Back in 1993 the Chicago Bulls won the first two games of the Finals in Phoenix and led 3-1 going into Game 5 at home. The city was so excited and at the same time worried about celebrations turning violent that they boarded up the stores along North Michigan Avenue, prompting Charles Barkley to urge his Suns teammates to "Save the City." The Suns ruined that party and sent the series back to Arizona, only to lose Game 6.

In 1997, the Bulls couldn't close out the Utah Jazz, which pooped that party and sent the series back to Salt Lake City. So, Spurs Coach Gregg Popovich had plenty of relatively recent material to draw on to use right up until tip-off Tuesday night. And he might have needed it because the Spurs, as talented and as resourceful as they are, go through stretches where they appear not to be paying attention. For a great team they have too many loose possessions, which the Popovich knows as well as the Pistons do.
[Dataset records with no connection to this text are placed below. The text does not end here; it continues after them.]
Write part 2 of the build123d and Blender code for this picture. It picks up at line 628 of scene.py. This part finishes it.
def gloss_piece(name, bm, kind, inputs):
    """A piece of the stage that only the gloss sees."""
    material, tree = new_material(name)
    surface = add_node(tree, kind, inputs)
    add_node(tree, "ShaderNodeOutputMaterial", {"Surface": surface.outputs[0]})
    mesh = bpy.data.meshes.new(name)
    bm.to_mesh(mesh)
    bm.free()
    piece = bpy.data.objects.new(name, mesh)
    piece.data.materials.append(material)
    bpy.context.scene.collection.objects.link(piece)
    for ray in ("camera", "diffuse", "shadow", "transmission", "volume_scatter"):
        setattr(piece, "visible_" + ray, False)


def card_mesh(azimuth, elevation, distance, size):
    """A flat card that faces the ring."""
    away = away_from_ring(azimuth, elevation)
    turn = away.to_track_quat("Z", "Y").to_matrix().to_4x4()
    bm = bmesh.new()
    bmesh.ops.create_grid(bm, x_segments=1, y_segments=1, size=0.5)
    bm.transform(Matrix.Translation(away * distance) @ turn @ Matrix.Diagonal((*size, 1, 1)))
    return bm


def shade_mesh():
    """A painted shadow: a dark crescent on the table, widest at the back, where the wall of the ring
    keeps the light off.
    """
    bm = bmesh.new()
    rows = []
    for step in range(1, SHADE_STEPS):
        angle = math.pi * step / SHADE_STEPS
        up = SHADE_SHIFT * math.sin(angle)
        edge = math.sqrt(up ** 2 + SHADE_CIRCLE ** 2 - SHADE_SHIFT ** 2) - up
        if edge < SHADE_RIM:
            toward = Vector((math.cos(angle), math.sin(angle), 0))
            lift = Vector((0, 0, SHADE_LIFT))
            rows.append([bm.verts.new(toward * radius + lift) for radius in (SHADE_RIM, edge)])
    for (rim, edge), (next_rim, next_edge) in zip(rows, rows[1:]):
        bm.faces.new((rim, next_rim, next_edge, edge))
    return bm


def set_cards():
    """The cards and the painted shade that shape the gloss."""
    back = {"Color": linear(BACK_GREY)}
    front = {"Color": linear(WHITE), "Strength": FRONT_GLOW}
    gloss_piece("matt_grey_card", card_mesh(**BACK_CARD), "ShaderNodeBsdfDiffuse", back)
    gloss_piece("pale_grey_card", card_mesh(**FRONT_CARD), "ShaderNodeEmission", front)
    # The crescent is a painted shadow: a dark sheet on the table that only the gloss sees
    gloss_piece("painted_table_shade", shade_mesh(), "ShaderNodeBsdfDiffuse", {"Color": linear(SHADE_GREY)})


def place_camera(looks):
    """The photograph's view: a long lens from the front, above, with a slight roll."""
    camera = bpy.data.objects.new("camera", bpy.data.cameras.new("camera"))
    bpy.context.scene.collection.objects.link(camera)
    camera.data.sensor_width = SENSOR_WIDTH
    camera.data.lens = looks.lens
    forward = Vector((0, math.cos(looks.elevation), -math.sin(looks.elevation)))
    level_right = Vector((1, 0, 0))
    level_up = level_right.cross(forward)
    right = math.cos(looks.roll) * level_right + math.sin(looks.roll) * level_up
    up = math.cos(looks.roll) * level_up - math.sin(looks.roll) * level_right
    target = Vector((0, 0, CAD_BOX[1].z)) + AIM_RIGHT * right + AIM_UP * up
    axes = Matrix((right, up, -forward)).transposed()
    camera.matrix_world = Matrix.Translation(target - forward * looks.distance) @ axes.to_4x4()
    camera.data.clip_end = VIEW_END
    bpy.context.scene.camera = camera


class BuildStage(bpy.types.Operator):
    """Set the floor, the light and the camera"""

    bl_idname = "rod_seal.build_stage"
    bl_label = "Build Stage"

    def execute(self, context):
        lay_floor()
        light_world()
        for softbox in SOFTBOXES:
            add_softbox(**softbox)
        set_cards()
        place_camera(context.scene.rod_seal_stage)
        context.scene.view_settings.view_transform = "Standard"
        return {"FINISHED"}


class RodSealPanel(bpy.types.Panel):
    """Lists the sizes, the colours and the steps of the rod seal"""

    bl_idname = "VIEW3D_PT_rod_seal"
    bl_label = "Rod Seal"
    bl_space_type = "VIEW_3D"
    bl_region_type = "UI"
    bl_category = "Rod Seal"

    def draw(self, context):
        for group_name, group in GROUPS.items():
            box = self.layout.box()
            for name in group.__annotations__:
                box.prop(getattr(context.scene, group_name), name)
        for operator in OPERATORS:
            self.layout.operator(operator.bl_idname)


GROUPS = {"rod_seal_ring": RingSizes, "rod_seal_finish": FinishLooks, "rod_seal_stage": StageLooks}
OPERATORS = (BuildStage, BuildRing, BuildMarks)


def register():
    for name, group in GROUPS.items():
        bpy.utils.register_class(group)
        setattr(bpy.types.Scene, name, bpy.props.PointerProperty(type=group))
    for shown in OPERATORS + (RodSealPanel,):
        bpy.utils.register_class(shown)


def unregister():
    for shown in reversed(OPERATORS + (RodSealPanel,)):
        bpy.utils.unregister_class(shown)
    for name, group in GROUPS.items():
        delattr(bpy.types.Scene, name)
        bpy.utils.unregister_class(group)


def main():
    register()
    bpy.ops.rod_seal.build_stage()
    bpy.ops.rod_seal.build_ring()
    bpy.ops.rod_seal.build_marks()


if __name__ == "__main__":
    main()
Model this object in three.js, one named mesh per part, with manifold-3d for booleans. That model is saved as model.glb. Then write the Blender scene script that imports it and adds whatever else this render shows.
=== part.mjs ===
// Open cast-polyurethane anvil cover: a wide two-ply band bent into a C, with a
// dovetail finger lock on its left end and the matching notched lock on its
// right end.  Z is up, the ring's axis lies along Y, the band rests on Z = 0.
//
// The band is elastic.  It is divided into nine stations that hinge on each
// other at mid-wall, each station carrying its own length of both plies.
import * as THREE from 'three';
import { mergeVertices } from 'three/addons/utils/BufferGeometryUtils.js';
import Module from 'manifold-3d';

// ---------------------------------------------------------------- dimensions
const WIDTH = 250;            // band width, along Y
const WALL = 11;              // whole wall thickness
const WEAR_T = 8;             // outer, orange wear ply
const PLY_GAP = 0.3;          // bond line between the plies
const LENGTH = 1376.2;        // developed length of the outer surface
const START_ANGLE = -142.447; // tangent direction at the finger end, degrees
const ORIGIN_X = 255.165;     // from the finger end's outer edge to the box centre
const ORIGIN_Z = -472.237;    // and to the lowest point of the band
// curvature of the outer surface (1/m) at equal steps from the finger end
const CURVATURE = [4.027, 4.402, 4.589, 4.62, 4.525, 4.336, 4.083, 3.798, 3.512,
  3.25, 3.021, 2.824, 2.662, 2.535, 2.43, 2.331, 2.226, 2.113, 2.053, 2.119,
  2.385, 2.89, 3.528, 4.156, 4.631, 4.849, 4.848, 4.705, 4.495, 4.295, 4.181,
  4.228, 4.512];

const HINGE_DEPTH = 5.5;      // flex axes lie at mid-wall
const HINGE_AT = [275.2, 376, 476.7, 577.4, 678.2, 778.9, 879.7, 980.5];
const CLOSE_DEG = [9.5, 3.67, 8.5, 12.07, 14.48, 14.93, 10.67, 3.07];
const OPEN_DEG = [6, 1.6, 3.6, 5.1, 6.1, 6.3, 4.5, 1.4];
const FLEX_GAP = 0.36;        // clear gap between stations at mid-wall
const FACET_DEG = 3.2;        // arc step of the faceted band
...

They miss free throws. They don't go hard enough after loose balls. They throw ill-advised passes. Every time the Spurs got a lead Tuesday night, they appeared to go to sleep on the next possession or two by making dumb plays. Detroit, on the other hand, appeared to play as precisely and resolutely as possible. Since Rasheed Wallace and Tayshaun Prince were only so-so offensively, the Pistons worked hard to find Billups and Hamilton as frequently as possible. And those kept coming back at any and all the Spurs. Because they played Ginobili and Tony Parker to a standoff those first 24 minutes, as the Spurs led, 47-46.
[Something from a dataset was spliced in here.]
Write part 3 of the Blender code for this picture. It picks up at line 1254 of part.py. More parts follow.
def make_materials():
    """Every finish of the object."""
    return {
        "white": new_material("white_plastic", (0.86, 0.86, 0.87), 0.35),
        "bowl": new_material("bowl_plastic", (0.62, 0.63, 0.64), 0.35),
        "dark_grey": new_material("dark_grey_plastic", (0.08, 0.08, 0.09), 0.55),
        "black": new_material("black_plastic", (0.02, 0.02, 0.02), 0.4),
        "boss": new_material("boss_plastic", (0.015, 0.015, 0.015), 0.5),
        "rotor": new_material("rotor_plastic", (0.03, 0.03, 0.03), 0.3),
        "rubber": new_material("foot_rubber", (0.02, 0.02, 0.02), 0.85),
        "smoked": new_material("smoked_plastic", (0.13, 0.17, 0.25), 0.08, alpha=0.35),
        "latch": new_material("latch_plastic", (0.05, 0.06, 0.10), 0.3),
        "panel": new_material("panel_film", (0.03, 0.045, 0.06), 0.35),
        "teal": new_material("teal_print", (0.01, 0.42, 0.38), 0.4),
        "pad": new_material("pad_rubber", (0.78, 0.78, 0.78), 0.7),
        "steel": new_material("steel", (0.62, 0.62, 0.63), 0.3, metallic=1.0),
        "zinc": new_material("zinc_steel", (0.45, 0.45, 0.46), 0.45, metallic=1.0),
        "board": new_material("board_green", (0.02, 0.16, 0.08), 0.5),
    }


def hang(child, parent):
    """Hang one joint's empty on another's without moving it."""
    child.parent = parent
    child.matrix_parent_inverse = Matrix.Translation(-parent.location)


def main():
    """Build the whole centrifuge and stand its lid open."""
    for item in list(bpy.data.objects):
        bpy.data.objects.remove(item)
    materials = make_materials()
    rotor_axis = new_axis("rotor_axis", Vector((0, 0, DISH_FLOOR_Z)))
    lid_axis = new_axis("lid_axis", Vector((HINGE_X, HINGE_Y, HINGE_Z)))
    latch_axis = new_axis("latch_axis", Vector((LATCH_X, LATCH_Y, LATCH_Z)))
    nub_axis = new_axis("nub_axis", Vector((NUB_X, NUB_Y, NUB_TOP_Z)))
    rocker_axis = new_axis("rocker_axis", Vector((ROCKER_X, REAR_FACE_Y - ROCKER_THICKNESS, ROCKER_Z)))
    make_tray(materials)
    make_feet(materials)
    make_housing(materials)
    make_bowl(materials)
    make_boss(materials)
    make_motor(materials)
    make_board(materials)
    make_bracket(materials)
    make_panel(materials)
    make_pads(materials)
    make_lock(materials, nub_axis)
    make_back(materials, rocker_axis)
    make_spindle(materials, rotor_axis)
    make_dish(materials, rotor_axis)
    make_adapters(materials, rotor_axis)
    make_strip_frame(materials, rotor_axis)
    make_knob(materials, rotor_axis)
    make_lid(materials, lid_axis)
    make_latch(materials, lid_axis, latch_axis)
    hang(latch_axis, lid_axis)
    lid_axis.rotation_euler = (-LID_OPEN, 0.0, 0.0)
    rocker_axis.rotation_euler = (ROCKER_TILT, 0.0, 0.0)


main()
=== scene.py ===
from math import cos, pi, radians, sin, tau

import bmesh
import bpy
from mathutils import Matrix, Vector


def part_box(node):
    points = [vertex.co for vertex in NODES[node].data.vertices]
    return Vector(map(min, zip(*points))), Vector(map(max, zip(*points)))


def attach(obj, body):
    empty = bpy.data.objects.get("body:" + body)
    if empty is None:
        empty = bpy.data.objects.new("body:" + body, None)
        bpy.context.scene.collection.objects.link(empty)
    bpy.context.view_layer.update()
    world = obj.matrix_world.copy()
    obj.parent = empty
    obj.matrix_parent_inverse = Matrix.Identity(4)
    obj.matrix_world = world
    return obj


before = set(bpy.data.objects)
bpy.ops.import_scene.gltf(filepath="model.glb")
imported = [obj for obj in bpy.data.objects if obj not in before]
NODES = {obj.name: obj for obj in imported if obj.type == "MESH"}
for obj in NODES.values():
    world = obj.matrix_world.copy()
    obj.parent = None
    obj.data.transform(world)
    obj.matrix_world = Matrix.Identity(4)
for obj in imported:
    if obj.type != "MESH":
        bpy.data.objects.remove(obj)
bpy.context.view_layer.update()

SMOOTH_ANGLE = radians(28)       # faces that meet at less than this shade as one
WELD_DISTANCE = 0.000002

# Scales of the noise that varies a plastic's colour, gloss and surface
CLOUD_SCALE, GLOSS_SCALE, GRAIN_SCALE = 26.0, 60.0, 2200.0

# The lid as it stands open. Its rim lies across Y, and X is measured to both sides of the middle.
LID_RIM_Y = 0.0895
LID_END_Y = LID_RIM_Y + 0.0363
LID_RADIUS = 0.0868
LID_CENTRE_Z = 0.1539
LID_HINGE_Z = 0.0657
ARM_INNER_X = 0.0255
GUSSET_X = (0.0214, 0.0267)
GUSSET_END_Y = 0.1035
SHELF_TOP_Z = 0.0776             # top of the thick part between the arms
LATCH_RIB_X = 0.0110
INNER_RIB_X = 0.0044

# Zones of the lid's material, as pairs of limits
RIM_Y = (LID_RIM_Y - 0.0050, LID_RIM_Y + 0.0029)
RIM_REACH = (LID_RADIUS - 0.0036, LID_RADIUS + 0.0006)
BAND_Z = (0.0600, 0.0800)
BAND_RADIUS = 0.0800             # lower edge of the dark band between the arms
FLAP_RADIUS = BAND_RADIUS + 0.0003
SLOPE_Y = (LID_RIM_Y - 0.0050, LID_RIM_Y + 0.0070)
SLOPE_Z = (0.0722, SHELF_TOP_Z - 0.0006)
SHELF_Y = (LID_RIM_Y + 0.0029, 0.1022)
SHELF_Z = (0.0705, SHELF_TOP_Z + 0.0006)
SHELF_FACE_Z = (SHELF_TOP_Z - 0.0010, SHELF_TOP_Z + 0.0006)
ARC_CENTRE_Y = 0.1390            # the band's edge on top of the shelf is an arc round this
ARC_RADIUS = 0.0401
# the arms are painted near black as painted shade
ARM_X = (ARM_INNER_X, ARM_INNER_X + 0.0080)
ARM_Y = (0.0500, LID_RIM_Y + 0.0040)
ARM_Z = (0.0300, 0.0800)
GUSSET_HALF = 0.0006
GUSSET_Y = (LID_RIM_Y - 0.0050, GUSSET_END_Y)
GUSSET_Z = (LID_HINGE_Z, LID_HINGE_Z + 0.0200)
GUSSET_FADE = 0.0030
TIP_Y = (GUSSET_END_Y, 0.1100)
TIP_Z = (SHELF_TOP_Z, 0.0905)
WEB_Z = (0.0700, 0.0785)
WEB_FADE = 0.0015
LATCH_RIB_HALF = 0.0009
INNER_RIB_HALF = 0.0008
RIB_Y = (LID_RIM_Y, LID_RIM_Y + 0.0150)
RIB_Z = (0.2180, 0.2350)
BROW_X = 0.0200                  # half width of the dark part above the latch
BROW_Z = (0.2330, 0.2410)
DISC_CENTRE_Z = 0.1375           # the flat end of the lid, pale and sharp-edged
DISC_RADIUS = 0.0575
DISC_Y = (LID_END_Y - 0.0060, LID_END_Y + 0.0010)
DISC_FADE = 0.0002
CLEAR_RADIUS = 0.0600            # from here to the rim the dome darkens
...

But Hamilton scored eight in the third quarter, Billups scored 11 and Detroit took control of the game in the tensest moments. Even though the Pistons lead was only four points, 71-67, going into the fourth quarter, it was clear the Pistons weren't bothered by playing Game 6 on the road. They certainly weren't bothered by facing elimination. They'd just won Game 7 at Miami. In the last two years they'd been down to Orlando, Indiana twice, Miami, and now San Antonio. None of it seems to phase them. They almost relish being in these spots.